AFTER leaving Coronation Street, Jean Alexander won the plum role of Auntie Wainwright, the antique shopkeeper in Last of the Summer Wine.

She loves the gentle humour of the series which began in 1973, but finds only glimpses of the old charm on the Street.

"I keep an eye on my friends who are still in it like Bill Roache (Ken Barlow), Eileen Derbyshire (Emily Bishop), Sue Nicholls (Audrey Potter), Helen Worth (Gail Potter), Betty Turpin (Betty Driver) and Anne Kirkbride (Deidre Barlow).

"John Betjeman came to see us at a party after we had finished work one evening, and his little face lit up when he came into the room.

"I was with Bernard and he said, 'ooh, ooh', like a little mouse, 'I love it. It is my half hour of joy. It is so like Dickens. Ooh, it's Stan and Hilda, my favourite people'. He was a nice, nice man." But there have been changes. "All the permutions they have had of couples in that street.

"It is getting ridiculous. It has lost its identity somewhere," she says

"I don't like the Street so much now. It hasn't got really good stories now. They're all the same, just different people doing them.

"But I do watch it for the sake of my old friends.

"They are brilliant at comedy. Barbara Knox (Rita Sullivan) and Malcolm Hebden (Norris Cole) play off each other so well. Brilliant.

"Unfortunately, they don't get enough to do."

After leaving school, Jean worked for five years as a librarian in Liverpool.

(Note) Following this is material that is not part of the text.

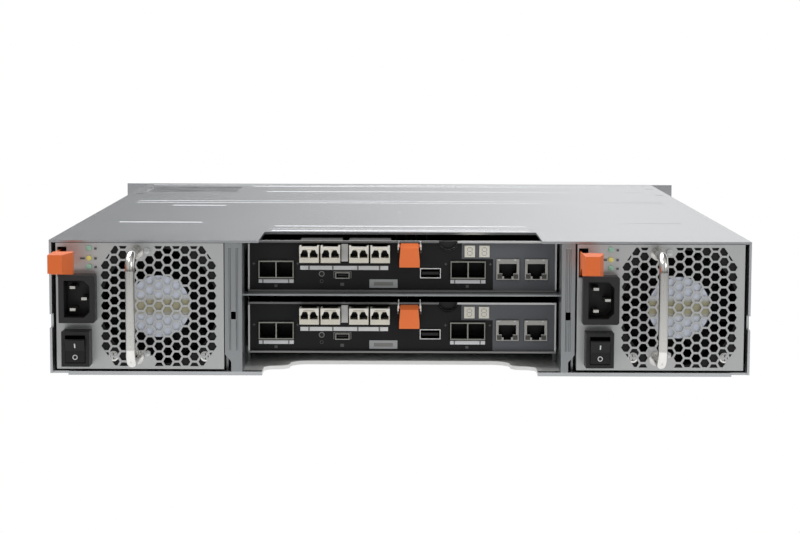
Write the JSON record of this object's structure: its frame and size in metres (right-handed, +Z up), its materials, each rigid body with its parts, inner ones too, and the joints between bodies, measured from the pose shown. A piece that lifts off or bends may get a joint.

During this time, she had joined the Playgoers, an amateur group. Then came repertory work in Macclesfield, Southport and York.

Her TV career began in Z Cars in the early 1960s. She was cast as a landlady in two episodes of the Street in 1962 and that led to her being chosen as Hilda.

Next month, she will complete filming another 11 episodes of Last of the Summer Wine. "It's witty, it's funny," she says..

"A lot of the supposed comedy these days is not really funny.

"Everybody is trying too hard, comedians are throwing themselves about and I am sitting here, thinking, 'is that supposed to be funny?'."